A LIÇÃO DE LUCAS
Portador de uma doença incapacitante e educado desde a alfabetização por estudantes de medicina da Santa Casa de São Paulo, Lucas dos Santos, hoje com 19 anos, recebeu o diploma do ensino fundamental sem nunca ter podido sair da cama.
O mundo está lá, pertinho, ao alcance dos olhos. O globo terrestre fica em cima do ventilador mecânico que fornece oxigênio a Lucas Barbosa dos Santos, 19 anos. Desde os dois anos, a representação geográfica dos mares e continentes da Terra é a única visão que ele tem do planeta. Em junho de 2001, o jovem deu entrada na Santa Casa de Misericórdia de São Paulo, na zona central de São Paulo, com uma queixa de pneumonia, e de lá não saiu mais. Portador da Doença de Pompe, enfermidade rara que causa fraqueza muscular progressiva e para a qual ainda não existe cura, Lucas não respira mais sozinho. Consegue apenas falar, com dificuldade, e movimentar os olhos. Um box da enfermaria pediátrica da instituição é sua casa. Obviamente, ele nunca pôde ir a escola, mas no final do ano ganhou o diploma de formatura no ensino fundamental depois de passar na prova do Ecceja, o Exame Nacional para Certificação de Competências de Jovens e Adultos aplicado pelo Ministério da Educação a pessoas que, por alguma razão, não conseguiram frequentar as salas de aula. Dos 1,6 milhão de inscritos, o rapaz foi o único candidato da classe hospitalar a fazer a prova. Agora, para 2019, prepara-se para aprender o conteúdo do ensino médio e, depois, da faculdade. Lucas, o menino que nunca vê o céu, quer ser astrofísico.

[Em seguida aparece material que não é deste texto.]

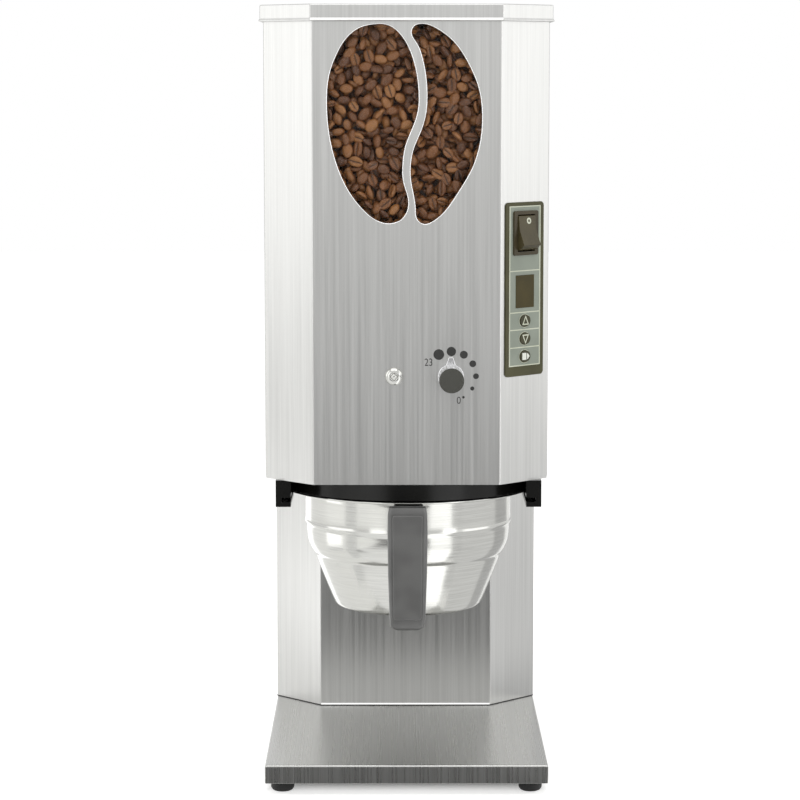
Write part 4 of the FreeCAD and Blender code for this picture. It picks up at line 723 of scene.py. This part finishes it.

A aprovação de Lucas no exame é resultado da feliz combinação entre vontade de aprender, garra e força, por parte do garoto, e da solidariedade de voluntários e estudantes de medicina da Faculdade de Medicina da Santa Casa, que se revezaram ao longo de anos do lado do leito para ensiná-lo a ler, a escrever e a entender um mundo que ele nunca viu de verdade. A única coisa que ele consegue enxergar é o que pode ser visto pelas nesgas do pequeno vitral de uma das paredes do box e as imagens que aparecem na tevê disponível para ele.
No início do ano, o estudante Lucas Maschietto Boff, um dos professores do Lucas paciente, percebeu que ele estava meio triste, sem perspectivas. “Criamos um canal no Youtube”, conta o futuro médico. No “Universo do Lucão”, o garoto fala sobre o seu dia a dia, e incentiva, com palavras de apoio, a quem passa por situações difíceis. O estudante de medicina achou que a comunicação virtual ainda não era tudo. Como Lucas já tinha aprendido muito conteúdo do ensino fundamental, a turma resolveu inscrevê-lo no Ecceja. Pronto, estava estabelecida a meta para 2019. Os estudantes iniciaram um intensivão para o “Lucão”. “Fizemos a divisão por dia, horário e disciplina”, conta Lucas, o estudante.